# GIVEN REQUEST:
Take the data below and copy exactly the lines starting at the one with "The build123d and" and finishing at the one with "return pivot +", both included.

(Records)

• • •

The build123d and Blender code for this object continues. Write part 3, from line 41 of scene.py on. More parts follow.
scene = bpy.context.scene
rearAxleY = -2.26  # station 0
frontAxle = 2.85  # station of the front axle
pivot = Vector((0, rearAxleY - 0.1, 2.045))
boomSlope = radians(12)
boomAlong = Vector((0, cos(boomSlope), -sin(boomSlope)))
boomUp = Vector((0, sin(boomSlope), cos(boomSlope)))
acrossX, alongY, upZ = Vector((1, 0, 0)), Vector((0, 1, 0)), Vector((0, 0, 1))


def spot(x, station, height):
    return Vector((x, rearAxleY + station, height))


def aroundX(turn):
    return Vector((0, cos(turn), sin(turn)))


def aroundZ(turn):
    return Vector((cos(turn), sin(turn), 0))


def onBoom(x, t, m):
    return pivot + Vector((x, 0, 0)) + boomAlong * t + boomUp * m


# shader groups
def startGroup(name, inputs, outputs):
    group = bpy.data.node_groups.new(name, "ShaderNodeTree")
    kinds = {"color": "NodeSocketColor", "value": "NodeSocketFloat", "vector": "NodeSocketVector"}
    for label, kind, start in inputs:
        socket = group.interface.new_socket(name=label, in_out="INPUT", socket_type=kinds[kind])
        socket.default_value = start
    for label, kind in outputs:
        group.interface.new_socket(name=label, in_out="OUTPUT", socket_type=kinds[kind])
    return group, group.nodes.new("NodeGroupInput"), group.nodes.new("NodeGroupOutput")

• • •

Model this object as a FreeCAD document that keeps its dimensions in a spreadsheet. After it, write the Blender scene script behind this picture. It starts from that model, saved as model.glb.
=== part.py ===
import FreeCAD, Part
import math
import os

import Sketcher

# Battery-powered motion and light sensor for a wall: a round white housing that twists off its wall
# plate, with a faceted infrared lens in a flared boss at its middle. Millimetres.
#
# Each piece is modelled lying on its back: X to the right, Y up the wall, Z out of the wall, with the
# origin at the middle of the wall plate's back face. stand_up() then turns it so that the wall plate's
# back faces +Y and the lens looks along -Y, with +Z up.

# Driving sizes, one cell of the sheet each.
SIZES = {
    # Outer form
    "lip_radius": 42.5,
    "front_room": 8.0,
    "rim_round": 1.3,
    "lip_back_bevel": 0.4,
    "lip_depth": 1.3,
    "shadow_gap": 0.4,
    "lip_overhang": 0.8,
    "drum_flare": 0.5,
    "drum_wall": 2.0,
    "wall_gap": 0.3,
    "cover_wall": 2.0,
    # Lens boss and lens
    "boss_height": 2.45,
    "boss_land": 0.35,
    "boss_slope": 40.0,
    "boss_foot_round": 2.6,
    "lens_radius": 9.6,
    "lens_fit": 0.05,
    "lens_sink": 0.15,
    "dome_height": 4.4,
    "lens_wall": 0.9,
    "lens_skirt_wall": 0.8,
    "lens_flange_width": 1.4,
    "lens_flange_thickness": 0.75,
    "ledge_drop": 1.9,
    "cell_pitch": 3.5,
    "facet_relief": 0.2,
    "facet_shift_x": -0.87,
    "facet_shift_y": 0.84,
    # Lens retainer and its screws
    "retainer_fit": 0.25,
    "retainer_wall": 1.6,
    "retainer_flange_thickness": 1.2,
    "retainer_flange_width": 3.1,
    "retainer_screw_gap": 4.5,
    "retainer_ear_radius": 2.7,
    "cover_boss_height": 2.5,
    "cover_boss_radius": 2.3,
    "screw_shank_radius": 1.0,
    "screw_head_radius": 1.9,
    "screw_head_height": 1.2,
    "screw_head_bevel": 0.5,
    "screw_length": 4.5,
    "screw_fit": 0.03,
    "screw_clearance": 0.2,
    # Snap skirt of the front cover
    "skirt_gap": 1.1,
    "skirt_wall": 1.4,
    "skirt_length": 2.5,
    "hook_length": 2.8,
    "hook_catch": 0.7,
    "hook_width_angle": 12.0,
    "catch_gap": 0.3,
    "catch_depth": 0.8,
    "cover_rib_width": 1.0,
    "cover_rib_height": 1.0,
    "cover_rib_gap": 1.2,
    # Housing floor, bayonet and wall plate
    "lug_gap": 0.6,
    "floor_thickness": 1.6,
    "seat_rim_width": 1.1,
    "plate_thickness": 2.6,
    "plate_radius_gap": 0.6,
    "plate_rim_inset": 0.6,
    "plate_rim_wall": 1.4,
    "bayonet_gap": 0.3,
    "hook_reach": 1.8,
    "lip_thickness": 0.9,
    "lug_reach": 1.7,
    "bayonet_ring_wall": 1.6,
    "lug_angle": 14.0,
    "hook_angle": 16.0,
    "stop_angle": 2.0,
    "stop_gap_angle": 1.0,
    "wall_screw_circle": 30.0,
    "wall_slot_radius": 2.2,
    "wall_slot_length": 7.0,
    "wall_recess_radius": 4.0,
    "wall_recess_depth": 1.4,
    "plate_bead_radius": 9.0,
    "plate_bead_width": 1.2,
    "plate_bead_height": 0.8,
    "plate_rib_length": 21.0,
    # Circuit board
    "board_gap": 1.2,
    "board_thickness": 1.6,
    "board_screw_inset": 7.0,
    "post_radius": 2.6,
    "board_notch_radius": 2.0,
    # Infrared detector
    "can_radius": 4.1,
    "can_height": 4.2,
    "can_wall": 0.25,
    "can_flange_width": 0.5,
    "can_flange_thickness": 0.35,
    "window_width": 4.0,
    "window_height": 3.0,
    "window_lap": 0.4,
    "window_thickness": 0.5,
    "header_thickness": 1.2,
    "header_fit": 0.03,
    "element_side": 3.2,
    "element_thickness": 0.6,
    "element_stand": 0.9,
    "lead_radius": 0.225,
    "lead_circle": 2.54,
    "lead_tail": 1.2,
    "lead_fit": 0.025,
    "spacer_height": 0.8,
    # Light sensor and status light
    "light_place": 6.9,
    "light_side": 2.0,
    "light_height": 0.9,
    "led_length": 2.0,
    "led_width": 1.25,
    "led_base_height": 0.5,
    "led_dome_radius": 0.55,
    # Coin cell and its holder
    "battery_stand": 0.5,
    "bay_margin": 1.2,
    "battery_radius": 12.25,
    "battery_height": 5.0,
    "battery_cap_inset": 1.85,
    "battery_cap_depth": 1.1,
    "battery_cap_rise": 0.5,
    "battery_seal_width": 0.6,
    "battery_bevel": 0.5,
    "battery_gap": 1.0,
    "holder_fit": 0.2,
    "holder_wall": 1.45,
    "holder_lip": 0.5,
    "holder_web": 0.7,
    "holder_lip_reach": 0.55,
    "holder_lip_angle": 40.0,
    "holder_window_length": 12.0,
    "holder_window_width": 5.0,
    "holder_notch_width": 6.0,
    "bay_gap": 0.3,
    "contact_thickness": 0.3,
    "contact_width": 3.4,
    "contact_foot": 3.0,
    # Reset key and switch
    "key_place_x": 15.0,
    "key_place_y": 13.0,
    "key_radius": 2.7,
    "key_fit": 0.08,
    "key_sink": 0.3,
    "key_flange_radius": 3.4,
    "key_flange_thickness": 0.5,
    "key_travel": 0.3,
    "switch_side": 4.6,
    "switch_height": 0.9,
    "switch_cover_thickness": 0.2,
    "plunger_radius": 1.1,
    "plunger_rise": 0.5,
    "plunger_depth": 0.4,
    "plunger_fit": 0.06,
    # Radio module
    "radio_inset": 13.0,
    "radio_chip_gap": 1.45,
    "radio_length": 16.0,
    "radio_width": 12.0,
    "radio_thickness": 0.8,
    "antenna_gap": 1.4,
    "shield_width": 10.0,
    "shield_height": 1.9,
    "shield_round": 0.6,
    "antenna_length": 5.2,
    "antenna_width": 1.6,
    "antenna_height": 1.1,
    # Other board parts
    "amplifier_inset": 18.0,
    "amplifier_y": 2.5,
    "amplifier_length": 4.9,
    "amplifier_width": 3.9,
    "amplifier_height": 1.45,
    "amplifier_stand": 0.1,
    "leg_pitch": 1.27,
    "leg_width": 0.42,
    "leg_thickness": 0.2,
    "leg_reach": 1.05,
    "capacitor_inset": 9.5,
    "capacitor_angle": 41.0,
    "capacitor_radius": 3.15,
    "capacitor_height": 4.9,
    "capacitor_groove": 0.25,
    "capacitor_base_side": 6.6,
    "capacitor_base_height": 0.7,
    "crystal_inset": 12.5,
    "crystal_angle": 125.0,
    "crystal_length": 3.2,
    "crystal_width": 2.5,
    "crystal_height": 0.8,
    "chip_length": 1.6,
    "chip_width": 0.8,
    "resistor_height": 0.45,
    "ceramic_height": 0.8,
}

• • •

# THE COMPLETED TASK:
The build123d and Blender code for this object continues. Write part 3, from line 41 of scene.py on. More parts follow.
scene = bpy.context.scene
rearAxleY = -2.26  # station 0
frontAxle = 2.85  # station of the front axle
pivot = Vector((0, rearAxleY - 0.1, 2.045))
boomSlope = radians(12)
boomAlong = Vector((0, cos(boomSlope), -sin(boomSlope)))
boomUp = Vector((0, sin(boomSlope), cos(boomSlope)))
acrossX, alongY, upZ = Vector((1, 0, 0)), Vector((0, 1, 0)), Vector((0, 0, 1))


def spot(x, station, height):
    return Vector((x, rearAxleY + station, height))


def aroundX(turn):
    return Vector((0, cos(turn), sin(turn)))


def aroundZ(turn):
    return Vector((cos(turn), sin(turn), 0))


def onBoom(x, t, m):
    return pivot + Vector((x, 0, 0)) + boomAlong * t + boomUp * m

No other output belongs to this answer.